Looking at the situation today, he said he doesn’t envy the position Wilson-Raybould or her successor as justice minister, David Lametti, find themselves in given the stakes for the company and its 9,000 workers in Canada.
He noted that since he resigned, he has gone without speaking to the prime minister, a longtime friend, for the longest time 30 years.
Moving on to questioning from the Liberals on the panel, Butts didn’t say Wilson-Raybould lied, adding it’s possible for people to see situations differently.
All he is doing today, Butts said, is providing his version of events.
Butts said he regrets that Wilson-Raybould’s trust and faith in her colleagues have eroded, but all the officials named in Wilson-Raybould’s testimony have done nothing wrong.
At all times, he said, the PMO just wanted to have someone like former Supreme Court justice Beverly McLachlin provide a second opinion, and he did not see how his brief conversations constituted undue pressure.
The concern officials had, he said, was for the 9,000 jobs that could have been lost at SNC-Lavalin if it faced a criminal conviction — something Butts called a public-policy issue.
He said he only learned of Wilson-Raybould’s perception of events when she testified at the committee last week, and that she made up her mind in September to not provide SNC-Lavalin a deal.
The decision to move Wilson-Raybould out of the justice portfolio was made because she was a strong performer in cabinet and Trudeau needed a strong minister of Indigenous services, Butts said, and had nothing to do with SNC-Lavalin. She ended up as minister of veterans affairs after refusing to move to Indigenous services.
The committee moved into questioning with a warning from the chair to not wander too much away from the focus of the day’s meeting.
Gerald Butts, former principal secretary to Prime Minister Justin Trudeau, entered the committee room — one larger than used the week prior for former attorney general Jody Wilson-Raybould — and took his seat, alone.

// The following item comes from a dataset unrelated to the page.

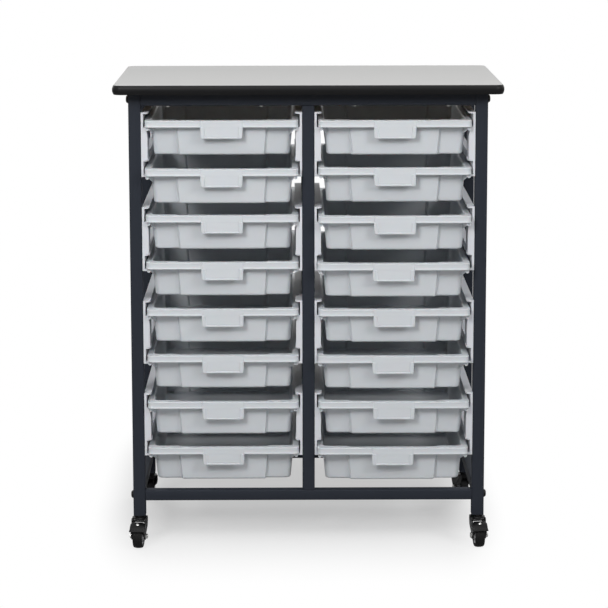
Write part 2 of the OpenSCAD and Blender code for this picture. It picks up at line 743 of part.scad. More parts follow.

A number of additional MPs not on the committee attended the meeting today. NDP Leader Jagmeet Singh was also in the room.
Butts avoided a phalanx of cameras outside the committee room by arriving through a back entrance.
Butts’ testimony planned to contradict Wilson-Raybould’s version of events, in some detail, casting a different light on conversations Wilson-Raybould described as part a campaign of pressure tactics and veiled threats to help SNC-Lavalin avoid criminal prosecution.
He planned to back up his version of events with emails, text messages and other documentation, much as Wilson-Raybould did in her testimony.
Before beginning to speak, the Liberal majority on the committee voted down a Conservative motion for Butts to be sworn in to testify under oath.
Conservative MP Michael Cooper tried in vain to have Butts sworn in, but he was told the committee had spoken.
“I will tell the truth,” Butts told the committee as he started his opening statement.